Seeing college students working as aides gives high school students insight on the amount of effort put toward a degree, Duntz said. Because of the interaction between college and high school students, he said high school students get more exposure to college life, which can encourage them to attend K-State in the future.

Duntz said the program also provides easy access to K-State, which allows high school students to be more comfortable with the campus life. He said high school students gain insight about what college life is like by being able to go on campus and see students carry on their responsibilities at the college level. These are some factors that help influence Manhattan High School graduates to attend K-State after high school, Duntz said.

“A large majority (of high school students) have a great experience in college,” Duntz said.
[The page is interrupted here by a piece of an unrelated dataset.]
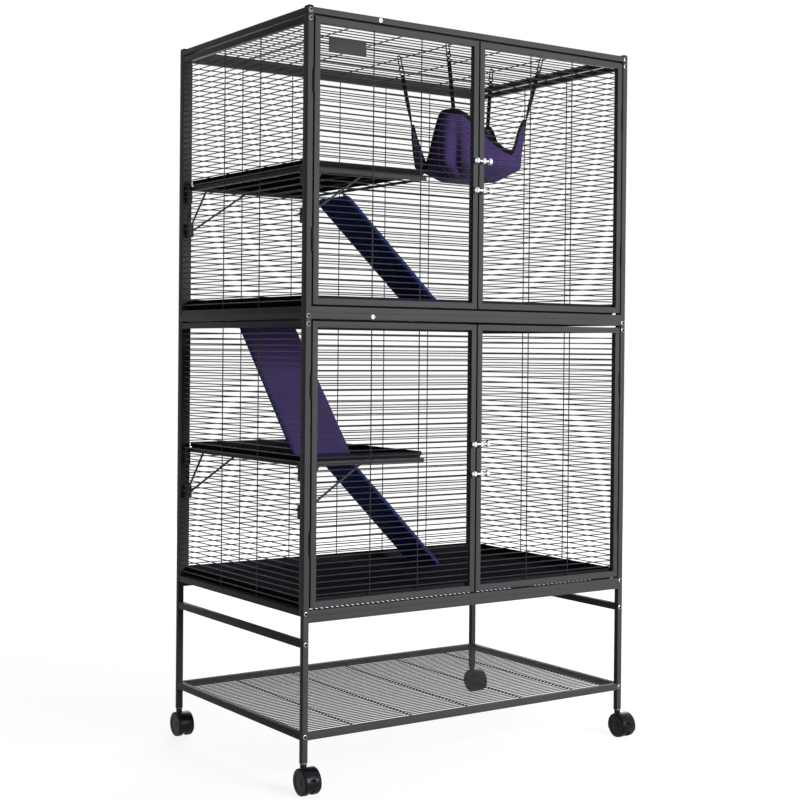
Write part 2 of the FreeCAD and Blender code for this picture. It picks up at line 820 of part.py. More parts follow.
def hammock_straps():
    pieces = []
    for foot, head in strap_ends():
        way = head - foot
        length = way.Length
        strap = box((-strap_w / 2, strap_w / 2), (-strap_t / 2, strap_t / 2), (2 * fit, length))
        level = length * buckle_at
        buckle = box((-buckle_w / 2, buckle_w / 2), (-buckle_t / 2, buckle_t / 2),
                     (level - buckle_h / 2, level + buckle_h / 2))
        piece = strap.fuse(buckle).removeSplitter()
        piece.Placement = FreeCAD.Placement(foot, FreeCAD.Rotation(Vec(0, 0, 1), way))
        pieces.append(piece.fuse(strap_loop(head)).removeSplitter())
    return pieces


def outline_shift():
    """Puts the middle of the whole outline, front levers to back casters, over the origin."""
    front = leg_axis(1, 1)[1] + caster_trail + hood_r + lever_out
    back = max(half_d, leg_axis(1, 1)[1] - caster_trail + hood_r)
    return (front - back) / 2


def save(node, pieces):
    shape = Part.makeCompound([piece.copy() for piece in pieces])
    shape.translate(Vec(0, outline_shift(), 0))
    shape.exportStep(os.path.join("parts", node + ".step"))


def main():
    os.makedirs("parts", exist_ok=True)
    save("stand_legs", legs())
    save("stand_rails", stand_rails())
    save("storage_shelf_frame", storage_frame())
    save("storage_shelf_wires", storage_wires())
    save("leg_plugs", leg_plugs())
    sides = {"left": -1, "right": 1}
    for storey, base, rise in zip(storeys, bases, shelf_tops):
        opening = gate() if storey == "upper" else None
        save(storey + "_floor_frame", floor_frame(base) + (gate_frame(base) if opening else []))
        save(storey + "_floor_wires", floor_wires(base, opening))
        save(storey + "_pan", [pan(base, opening)])
        save(storey + "_back_frame", back_frame(base))
        save(storey + "_shelf_frame", shelf_frame(base, base + rise))
        save(storey + "_shelf_pan", [shelf_pan(base + rise)])
        for side, sign in sides.items():
            save(storey + "_" + side + "_side_frame", side_frame(sign, base))
            save(storey + "_" + side + "_door_frame", door_frame(sign, base))
            save(storey + "_" + side + "_door_wires", door_wires(sign, base))
        for name, level in zip(("low", "high"), latch_levels(base)):
            save(storey + "_" + name + "_latch_bolt", latch_bolt(level))
    for side, sign in sides.items():
        save(side + "_side_wires", side_wires(sign))
    save("back_wires", back_wires())
    save("middle_ring_frame", ring(bases[0]))
    save("top_frame", ring(bases[1]))
    save("top_wires", top_wires())
    save("corner_caps", corner_caps())
    save("blank_plate", blank_plate(bases[1]))
    for name, hinge, drop, heading in ramp_places():
        slope = ramp_slope(drop)
        save(name + "_ramp_frame", place_ramp(ramp_frame_flat(), hinge, slope, heading))
        save(name + "_ramp_cover", place_ramp(ramp_cover_flat(), hinge, slope, heading))
    save("hammock_bed", hammock())
    save("hammock_straps", hammock_straps())
    for end, y in (("front", -1), ("back", 1)):
        for side, x in sides.items():
            save(end + "_" + side + "_caster_hood", caster_hood(x, y))
            save(end + "_" + side + "_caster_wheels", caster_wheels(x, y))
    for side, x in sides.items():
        save("front_" + side + "_brake_lever", brake_lever(x))


main()
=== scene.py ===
import bpy, bmesh, json, math
from mathutils import Matrix, Vector, noise


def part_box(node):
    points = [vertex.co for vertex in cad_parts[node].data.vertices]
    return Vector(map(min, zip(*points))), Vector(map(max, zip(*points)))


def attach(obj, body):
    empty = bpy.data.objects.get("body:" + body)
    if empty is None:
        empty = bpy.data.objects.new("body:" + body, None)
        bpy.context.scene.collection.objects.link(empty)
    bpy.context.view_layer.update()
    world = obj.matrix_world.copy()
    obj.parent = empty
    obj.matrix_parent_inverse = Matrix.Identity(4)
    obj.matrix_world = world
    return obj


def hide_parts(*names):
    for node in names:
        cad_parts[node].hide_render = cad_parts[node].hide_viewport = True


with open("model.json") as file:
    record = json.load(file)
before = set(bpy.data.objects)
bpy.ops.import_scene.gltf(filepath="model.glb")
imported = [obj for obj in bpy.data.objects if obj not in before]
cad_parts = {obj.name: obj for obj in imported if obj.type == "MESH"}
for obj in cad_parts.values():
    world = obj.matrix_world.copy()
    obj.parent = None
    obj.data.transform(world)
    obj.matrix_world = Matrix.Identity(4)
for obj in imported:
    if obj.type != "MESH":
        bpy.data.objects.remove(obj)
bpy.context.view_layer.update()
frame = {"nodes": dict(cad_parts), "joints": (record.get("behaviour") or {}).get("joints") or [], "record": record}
nodes = frame["nodes"]
joints = {joint["name"]: joint for joint in frame["joints"]}
bodyOf = {node: body for body, members in frame["record"]["behaviour"]["bodies"].items() for node in members}
slotOf = {part["node"]: part["material_slot"] for part in frame["record"]["subparts"]}
print("frame:", len(nodes), "nodes")


def addObject(name, data):
    item = bpy.data.objects.new(name, data)
    bpy.context.scene.collection.objects.link(item)
    return item


# camera: where it stands, its angles in degrees, its lens and sensor in mm
view = {
    "spot": (-2.024, -2.900, 0.9065),
    "yaw": 34.67, "pitch": -0.5, "roll": 0.51,
    "lens": 67.7, "sensor": 36, "shift": -0.0449, "farthest": 60,
}


def placeCamera():
    yaw, pitch, roll = (math.radians(view[angle]) for angle in ("yaw", "pitch", "roll"))
    ahead = Vector((math.sin(yaw) * math.cos(pitch), math.cos(yaw) * math.cos(pitch), math.sin(pitch)))
    level = Vector((math.cos(yaw), -math.sin(yaw), 0))
    lift = level.cross(ahead)
    right = level * math.cos(roll) + lift * math.sin(roll)
    up = lift * math.cos(roll) - level * math.sin(roll)
    data = bpy.data.cameras.new("camera")
    data.lens = view["lens"]
    data.sensor_width = view["sensor"]
    data.shift_y = view["shift"]
    data.clip_end = view["farthest"]
    camera = addObject("camera", data)
    camera.matrix_world = Matrix((right, up, -ahead)).transposed().to_4x4()
    camera.location = view["spot"]
    bpy.context.scene.camera = camera


placeCamera()


# node helpers, for the stage and for the finishes

def mathNode(tree, operation, *values, clamp=False):
    node = tree.nodes.new("ShaderNodeMath")
    node.operation = operation
    node.use_clamp = clamp
    for socket, value in zip(node.inputs, values):
        if isinstance(value, (int, float)):
            socket.default_value = value
        else:
            tree.links.new(value, socket)
    return node.outputs[0]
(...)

KaZoua Lo, sophomore in anthropology and graduate from Manhattan High School, said during her years at the high school, the students, herself included, did not generally think much of the college students who
worked there as teacher aides. She said there is
constant exposure between students
at every grade level at Manhattan High School, so students do not think much of each other because these interactions are expected.

Lo said she remembers the high school events where students went to the elementary school to do activities
with the younger children. The middle school had tours
of the high school for incoming freshmen and also held practices
for the middle school track and field team at the high school. The high school
team, on the other hand, ran around K-State’s campus for
practices, Lo said.

Lo said she and her friends felt very
anxious before going to K-State because the idea of college in general made them feel a little nervous.

“We were all anxious to get life started and that’s when
life felt redundant, but when the semester started everyone went into
their own direction,” Lo said.

Lo said she and her friends have now seized
many opportunities related to their majors at K-State. What stands out to her now, she said, is how the town has so much interaction between students of all
ages, creating the family feel K-State is known for.